Only the number is wanted: count the lines that contain "groups".

───

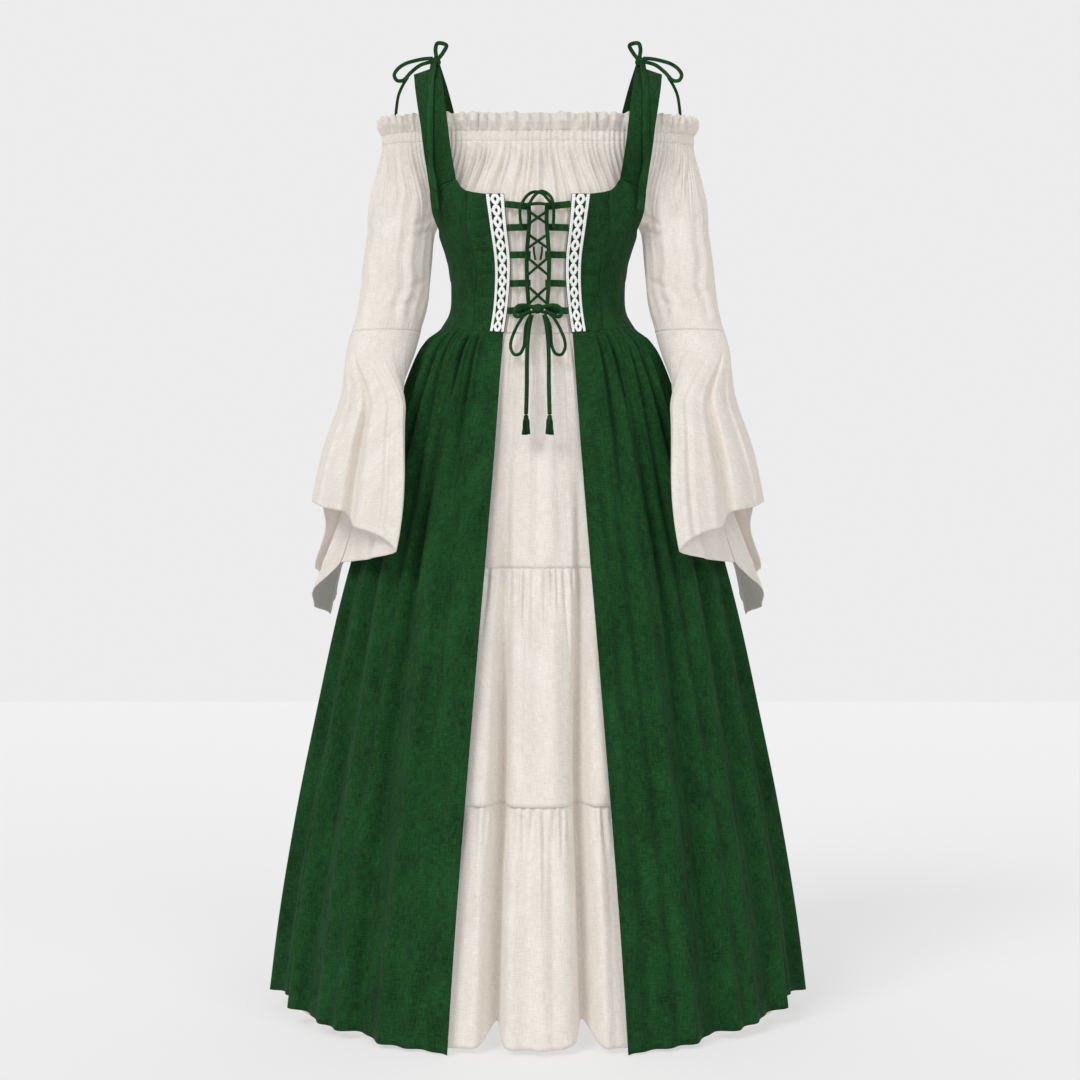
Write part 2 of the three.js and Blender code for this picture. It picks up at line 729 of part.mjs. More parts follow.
function straps() {
  addPair('strap_front', strapFront, CLOTH, GREEN);
  addPair('strap_back', strapBack, CLOTH, GREEN);
}

// Shoulder ties: a knot with two loops, an outer tail and a front tail
const KNOT = { place: new THREE.Vector3(152, -26, 5.3), wide: 15, deep: 12, tall: 14 };
const TIE_UPPER = [
  [151, -29, 12], [152, -30, 24], [149, -30, 32], [136, -30, 29], [141, -30, 18], [148, -30, 9],
];
const TIE_OUTER = [
  [156, -29, 10], [168, -30, 9], [182, -31, 6], [197, -32, 1], [208, -33, -7], [213, -33, -16],
  [209, -34, -24], [200, -34, -24], [188, -34, -12], [174, -33, -1], [157, -30, 5],
];
const TAIL_OUTER = [
  [193, -31.8, -18.7], [200, -29.5, -29], [207, -25, -43], [211, -19, -63], [213, -12, -84],
  [213.5, -8, -98],
];
// The front tail lies down the front strap, then on the bodice
const TAIL_START = [155, -32.8, 1.5];
const TAIL_ON_STRAP = [
  { row: 5, share: 0.4, lift: 3 },
  { row: 4, share: 0.52, lift: 3 },
  { row: 3, share: 0.62, lift: 3 },
  { row: 2, share: 0.7, lift: 3.4 },
  { row: 1, share: 0.76, lift: 5.4 },
];
const TAIL_BELOW = [[152, -77, -186], [150.5, -69, -206], [149.5, -67, -223]];
const TAIL_FRONT = new THREE.Vector3(0.31, -0.95, 0).normalize();

function frontTailPath() {
  const points = vectors([TAIL_START]);
  for (const { row, share, lift } of TAIL_ON_STRAP) {
    const [inner, , outer] = strapFront[row];
    points.push(inner.p.clone().lerp(outer.p, share).addScaledVector(inner.n, lift));
  }
  return [...points, ...vectors(TAIL_BELOW)];
}

function vectors(points) {
  return points.map(([x, y, z]) => new THREE.Vector3(x, y, z));
}

function bothSides(name, geometry, material) {
  add(`${name}_right`, geometry, material);
  add(`${name}_left`, mirroredGeometry(geometry), material);
}

function shoulderTies() {
  const bow = joined([
    knotGeometry(KNOT.place, { x: KNOT.wide, y: KNOT.deep, z: KNOT.tall }),
    tapeGeometry(vectors(TIE_UPPER), 6, 2, 10),
    tapeGeometry(vectors(TIE_OUTER), 5.5, 2, 14),
  ]);
  bothSides('shoulder_bow', bow, GREEN);
  bothSides('shoulder_tail_out', tapeGeometry(vectors(TAIL_OUTER), 4.5, 1.8, 8), GREEN);
  bothSides('shoulder_tail_front', tapeGeometry(frontTailPath(), 10, 1.8, 14, TAIL_FRONT), GREEN);
}

// Lace beside the opening: a row of rings between two corded edges. It lies on
// the front panel's own points, moved out.
function lacePoint(across, down, lift) {
  const place = Math.min(down, 0.99999) * (BODICE_LEVELS.length - 1);
  const i = Math.floor(place);
  const share = place - i;
  const at = (row) => bodiceFront[row][0].p.clone().lerp(bodiceFront[row][1].p, across);
  const n = bodiceFront[i][0].n.clone().add(bodiceFront[i][1].n).normalize();
  return at(i).lerp(at(i + 1), share).addScaledVector(n, lift);
}

function polygon(points) {
  const shape = new THREE.Shape();
  points.forEach(([x, y], i) => (i === 0 ? shape.moveTo(x, y) : shape.lineTo(x, y)));
  return shape;
}

// A closed plate from flat shapes that share whole edges. The function place
// turns a flat point into a place in space, on the lower (0) or upper (1) face.
function plateGeometry(shapes, place) {
  const points = [];
  const known = new Map();
  const faces = [];
  for (const shape of shapes) {
    const flat = new THREE.ShapeGeometry(shape);
    const at = flat.getAttribute('position');
    const numbers = [];
    for (let i = 0; i < at.count; i += 1) {
      const key = `${Math.round(at.getX(i) * 1e5)},${Math.round(at.getY(i) * 1e5)}`;
      if (!known.has(key)) {
        known.set(key, points.length);
        points.push([at.getX(i), at.getY(i)]);
      }
      numbers.push(known.get(key));
    }
    for (const i of flat.getIndex().array) faces.push(numbers[i]);
  }
  const count = points.length;
  const edges = new Set();
  for (let i = 0; i < faces.length; i += 3) {
    for (let k = 0; k < 3; k += 1) edges.add(`${faces[i + k]},${faces[i + (k + 1) % 3]}`);
  }
  const all = [];
  for (let i = 0; i < faces.length; i += 3) {
    const [p, q, r] = [faces[i], faces[i + 1], faces[i + 2]];
    all.push(p + count, q + count, r + count, r, q, p);
  }
  for (const edge of edges) {
    const [p, q] = edge.split(',').map(Number);
    if (edges.has(`${q},${p}`)) continue;
    all.push(p, q, q + count, p, q + count, p + count);
  }
  const places = [];
  for (const face of [0, 1]) {
    for (const [x, y] of points) places.push(...place(x, y, face).toArray());
  }
  const geometry = new THREE.BufferGeometry();
  geometry.setAttribute('position', new THREE.Float32BufferAttribute(places, 3));
  geometry.setIndex(all);
  return facingOut(geometry);
}

function laces() {
  const pitch = 1 / LACE_RINGS;
  const eyeWide = 0.085;
  const eyeTall = 0.22 * pitch;
  const thick = 1;
  const lift = 0.6;
  const cells = [];
  for (let i = 0; i <= LACE_RINGS; i += 1) {
    const low = Math.max(0.004, (i - 0.5) * pitch);
    const high = Math.min(0.996, (i + 0.5) * pitch);
    const outline = [[0, low]];
    if (i > 0) outline.push([0.5 - eyeWide, low], [0.5, low + eyeTall], [0.5 + eyeWide, low]);
    outline.push([1, low], [1, high]);
    if (i < LACE_RINGS) {
      outline.push([0.5 + eyeWide, high], [0.5, high - eyeTall], [0.5 - eyeWide, high]);
    }
    outline.push([0, high]);
    const cell = polygon(outline);
    if (i > 0 && i < LACE_RINGS) {
      for (const side of [-1, 1]) {
        cell.holes.push(polygon([
          [0.5 + side * 0.34, (i - 0.34) * pitch],
          [0.5 + side * 0.34, (i + 0.34) * pitch],
          [0.5 + side * 0.11, i * pitch],
        ]));
      }
    }
    cells.push(cell);
  }
  const lace = plateGeometry(cells, (x, y, face) => lacePoint(x, y, lift + thick * face));
  bothSides('lace', lace, WHITE);
}

// Fabric loops and lacing. Places on the front are given by x, z and lift.
function onFront(x, z, lift) {
  const oval = bodyOval(z, 0);
  const y = -oval.front * Math.sqrt(1 - (x / oval.half) ** 2);
  return new THREE.Vector3(x, y - lift, z);
}

function frontPath(points) {
  return points.map(([x, z, lift]) => onFront(x, z, lift));
}

const LOOPS = [
  { edge: -222, inner: -227 },
  { edge: -256, inner: -256 },
  { edge: -294, inner: -294 },
  { edge: -334, inner: -334 },
  { edge: -373, inner: -373 },
];

function fabricLoops() {
  const tall = 10;
  const thick = 2.4;
  LOOPS.forEach(({ edge, inner }, k) => {
    const start = curve(PANELS, 'z', edge, 'edge') - SEAM - 0.4;
    const rows = [0, 0.5, 1].map((share) => {
      const x = mix(start, 10.5, share);
      const z = mix(edge, inner, share);
      return [tall / 2, -tall / 2].map((up) => ({
        p: onFront(x, z + up, thick - 0.4),
        n: new THREE.Vector3(0, -1, 0),
      }));
    });
    bothSides(`loop_${k + 1}`, wallGeometry(rows, thick, false), GREEN);
  });
}

const SIDE_CORD = [
  [13, -222, 5.6], [12.5, -250, 5.6], [14.5, -276, 5.6], [16, -300, 5.6],
  [15.5, -334, 5.6], [14, -356, 5.6], [13, -369, 5.6],
];
const CROSSINGS = [
  { z: -243, wide: 8, tall: 5.5 },
  { z: -276, wide: 9.6, tall: 6.5 },
  { z: -311, wide: 11, tall: 9 },
  { z: -352, wide: 9.2, tall: 8.5 },
];
const UPPER_ARCH = [
  [-24, -258, 11.5], [-25.5, -232, 11.5], [-22, -222, 11.5], [-15, -212, 11.5],
  [-6, -207, 11.5], [6, -209, 11.5], [13, -216, 11.5], [19, -224, 11.5],
];
const UPPER_LOOP = [
  [-13, -226, 11.5], [-6, -214, 12.2], [4, -206, 12.2], [13, -209, 12.2],
  [20, -217, 11.5], [22.5, -234, 11.5], [22, -258, 11.5],
];
const UPPER_BAR = [[-16, -226, 11.5], [0, -224, 11.5], [18, -226, 11.5]];
const UPPER_TAIL = [[6, -283.3, 4], [5.5, -292, 4], [3.5, -302, 4]];
const LOWER_KNOT = { x: 0, z: -372 };
const LOWER_CURL = [
  [3, -371, 11], [14, -368, 12], [28, -368, 12], [34, -376, 12], [31, -383, 12],
  [22, -381, 12], [10, -375, 12],
];
const LOWER_LOOP = [
  [5, -376, 11], [18, -380, 12], [27, -392, 12], [33, -404, 12], [38, -418, 12],
  [38.5, -432, 12], [33, -441, 12], [26, -440, 12], [20.5, -430, 12], [18.5, -412, 12],
  [17, -396, 12], [10, -380, 11],
];
const LOWER_TAIL = [
  [9, -382, 16.6], [12, -396, 17.3], [14.5, -420, 17.6], [15.5, -450, 16],
  [15.5, -480, 15], [16, -510, 15], [16.5, -528, 15],
];
const TASSEL_LENGTH = 29;

function lacing() {
  bothSides('lacing_side', cordGeometry(frontPath(SIDE_CORD), 6, 10, 8), GREEN);
  CROSSINGS.forEach(({ z, wide, tall }, k) => {
    const strands = [-1, 1].map((slant) => cordGeometry(
      frontPath([[-wide, z - slant * tall, 5], [0, z, 5 + slant], [wide, z + slant * tall, 5]]),
      4,
      4,
      6,
    ));
    add(`lacing_cross_${k + 1}`, joined(strands), GREEN);
  });
  add('upper_bow', joined([
    cordGeometry(frontPath(UPPER_ARCH), 4.6, 12, 6),
    cordGeometry(frontPath(UPPER_LOOP), 4.6, 11, 6),
    cordGeometry(frontPath(UPPER_BAR), 4.6, 3, 6),
  ]), GREEN);
  bothSides('upper_tail', cordGeometry(frontPath(UPPER_TAIL), 3.2, 3, 6), GREEN);
}

function lowerBow() {
  const flip = (points) => points.map(([x, z, lift]) => [-x, z, lift]);
  const knot = onFront(LOWER_KNOT.x, LOWER_KNOT.z, 11);
  add('lower_bow', joined([
    knotGeometry(knot, { x: 17, y: 10, z: 14 }),
    cordGeometry(frontPath(LOWER_CURL), 6, 8, 6),
    cordGeometry(frontPath(flip(LOWER_CURL)), 6, 8, 6),
    cordGeometry(frontPath(LOWER_LOOP), 4.6, 14, 6),
    cordGeometry(frontPath(flip(LOWER_LOOP)), 4.6, 14, 6),
  ]), GREEN);
  bothSides('lower_tail', cordGeometry(tailPath(), 6, 10, 8), GREEN);
}

// The tails hang free, just clear of the skirt
function tailPath() {
  return frontPath(LOWER_TAIL);
}

function tassels() {
  const strands = 10;
  const end = tailPath()[LOWER_TAIL.length - 1];
  const top = end.z - 1.4;
  const head = new THREE.CylinderGeometry(3.1, 4.2, 8, 8);
  head.rotateX(Math.PI / 2);
  head.translate(end.x, end.y, top - 4);
  const parts = [head];
  for (let k = 0; k < strands; k += 1) {
    const turn = (k / strands) * 2 * Math.PI;
    const lock = new THREE.CylinderGeometry(0.9, 1.1, TASSEL_LENGTH - 5, 4);
    lock.rotateX(Math.PI / 2);
    const out = (k % 2 ? 2.6 : 3.0);
    const place = lock.getAttribute('position');
    for (let i = 0; i < place.count; i += 1) {
      const down = (place.getZ(i) - (TASSEL_LENGTH - 5) / 2) / (TASSEL_LENGTH - 5);
      const spread = out + Math.abs(down) * 3.4;
      place.setXYZ(
        i,
        place.getX(i) + end.x + spread * Math.cos(turn),
        place.getY(i) + end.y + spread * Math.sin(turn),
        top - 5 + down * (TASSEL_LENGTH - 5),
      );
    }
    parts.push(merged(lock));
  }
  bothSides('tassel', joined(parts), GREEN);
}

neckFrill();
neckBand();
chemiseBody('chemise_front', 1, 36, 1.6);
chemiseBody('chemise_back', -1, 18, 1.2);
sleeves();
bells();
underskirt();
overskirt();
bodice();
straps();
shoulderTies();
laces();
fabricLoops();
lacing();
lowerBow();
tassels();

export default gown;
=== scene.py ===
"""A medieval gown: an off-shoulder chemise under an open-fronted, laced overdress.

Sizes are in millimetres, as in the solids, and turned into metres as each mesh is made.
+X is to the right, the front faces -Y and +Z is up. Angle 0 is the middle of the front and
90 the side at +X.
"""
import json

import bpy
import numpy as np
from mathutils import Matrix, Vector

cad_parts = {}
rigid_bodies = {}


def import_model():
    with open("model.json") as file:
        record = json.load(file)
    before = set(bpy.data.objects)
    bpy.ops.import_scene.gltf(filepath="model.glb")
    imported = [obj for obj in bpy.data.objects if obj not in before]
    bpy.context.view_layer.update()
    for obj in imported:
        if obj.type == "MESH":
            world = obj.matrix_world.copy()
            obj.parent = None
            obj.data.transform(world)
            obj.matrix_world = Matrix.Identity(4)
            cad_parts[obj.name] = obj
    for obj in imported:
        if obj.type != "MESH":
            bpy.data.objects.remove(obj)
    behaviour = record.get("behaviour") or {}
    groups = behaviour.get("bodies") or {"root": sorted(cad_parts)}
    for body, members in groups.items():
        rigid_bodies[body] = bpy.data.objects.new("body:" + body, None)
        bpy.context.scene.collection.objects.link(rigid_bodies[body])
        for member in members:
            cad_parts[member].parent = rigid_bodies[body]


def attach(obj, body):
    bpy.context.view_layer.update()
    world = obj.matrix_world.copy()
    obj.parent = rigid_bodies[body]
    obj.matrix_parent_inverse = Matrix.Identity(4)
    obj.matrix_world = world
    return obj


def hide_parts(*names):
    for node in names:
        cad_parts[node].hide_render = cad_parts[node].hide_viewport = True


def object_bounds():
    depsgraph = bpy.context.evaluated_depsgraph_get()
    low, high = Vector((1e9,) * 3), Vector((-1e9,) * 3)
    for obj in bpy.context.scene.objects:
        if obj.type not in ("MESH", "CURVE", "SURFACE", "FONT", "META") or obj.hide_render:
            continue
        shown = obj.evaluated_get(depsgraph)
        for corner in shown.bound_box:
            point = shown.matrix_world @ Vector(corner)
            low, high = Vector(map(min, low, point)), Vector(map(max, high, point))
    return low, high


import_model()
cad_low, cad_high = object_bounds()

MM = 0.001
CLOTH = 1.6
LINEN = 1.2
SEAM = 0.3
CHEMISE_EASE = 5.7
UNDERSKIRT_EASE = 24
HEM_Z = -1378
WAIST_SIDE_Z = -387
WAIST_FRONT_DIP = 20
WAIST_BACK_DIP = 8
FRILL_WAVES = 40
LACE_RINGS = 12


def table(names, rows):
    """The rows of a table as one array for each named column."""
    return {name: np.array(column, float) for name, column in zip(names.split(), zip(*rows))}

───

Result of the exercise
2